There is also a practical reason for sustainability minded investors to engage more openly with defence. Many of the technologies that support clean energy and resilient infrastructure rely on supply chains that must be protected. Undersea interconnectors, offshore wind, solar arrays, battery minerals, long duration storage, grid power electronics and advanced recycling all depend on international trade routes and stable global logistics. Defence forces safeguard these routes. Maritime security protects shipping lanes that carry critical minerals. Air defence protects energy networks. Space and cyber capabilities protect communications and data. These services are rarely discussed in the sustainability sector but without them much of the modern green economy cannot function.
A second consideration is deterrence. Nations with credible defence capabilities are better positioned to pursue long term environmental strategies because they are less susceptible to external pressure. Countries that lack this security often find their energy transition shaped by the interests of stronger neighbours. Reliable defence allows governments to make independent choices about clean energy, land use and industrial policy. It strengthens political space for climate ambition rather than constraining it.
There is also a humanitarian dimension. Environmental harm and conflict often reinforce each other. When conflict breaks out, forests are cleared, wildlife is lost, water systems break down and emissions rise. When environmental conditions deteriorate, tensions over resources intensify. Supporting stability and reducing the likelihood of conflict therefore becomes a form of environmental protection. Defence capabilities are part of that picture. They help prevent escalation, support peacekeeping and provide rapid response when disasters strike. For communities vulnerable to climate impacts this support can be life changing.
None of this means that sustainability investors must abandon their principles or support every aspect of defence spending.

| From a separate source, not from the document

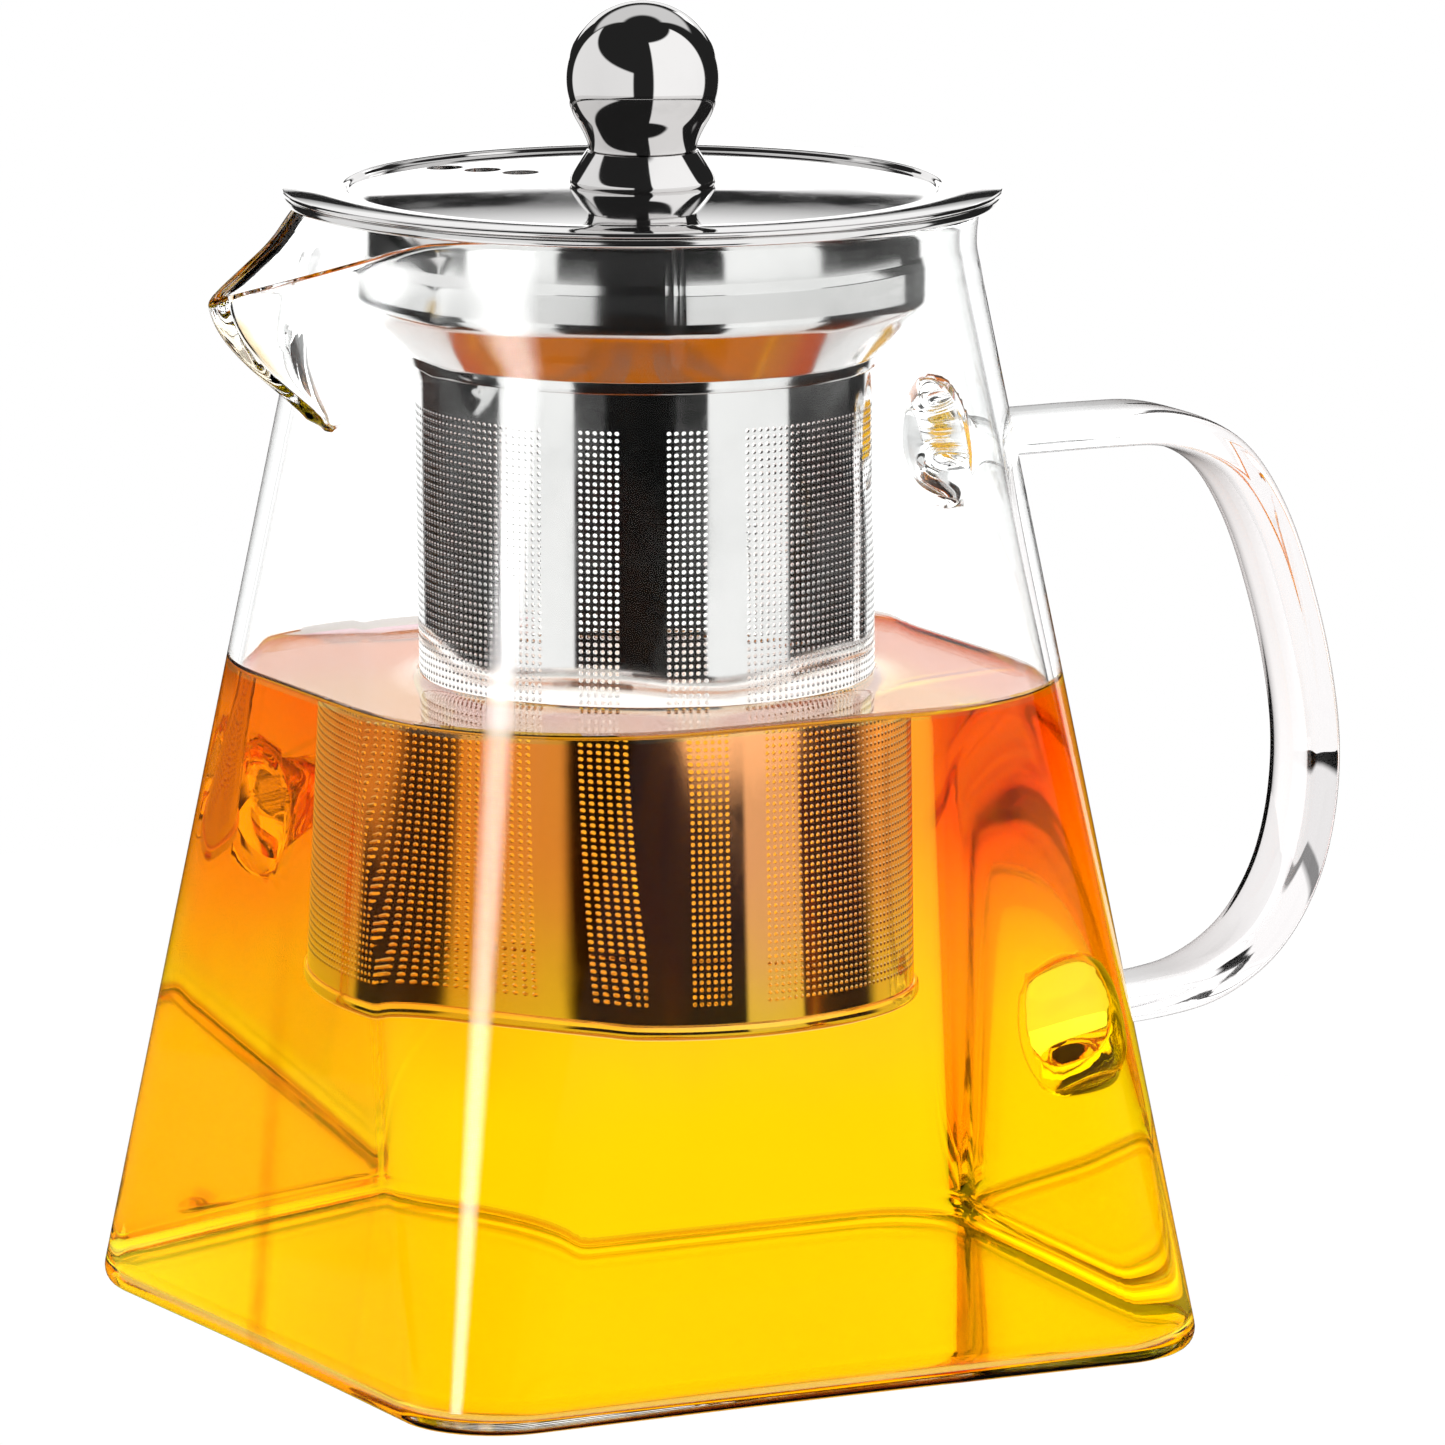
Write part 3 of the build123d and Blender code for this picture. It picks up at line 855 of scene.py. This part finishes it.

On the contrary, the principles and approaches developed in sustainability investing can be applied to ensure defence businesses operate responsibly. But it does mean recognising that a stable world is a necessary condition for a sustainable one. It means understanding that traditional security capabilities underpin the systems that clean energy, nature restoration and resilient infrastructure rely on. It also means being willing to engage in a more honest conversation about how national security and environmental progress depend on each other rather than sit in opposition.
As governments rethink their approach to security, there is a growing opportunity to build alignment between environmental resilience and national capability. Sustainability and defence are parts of the same long-term challenge: how to build societies that are safe, stable and able to prosper for decades to come.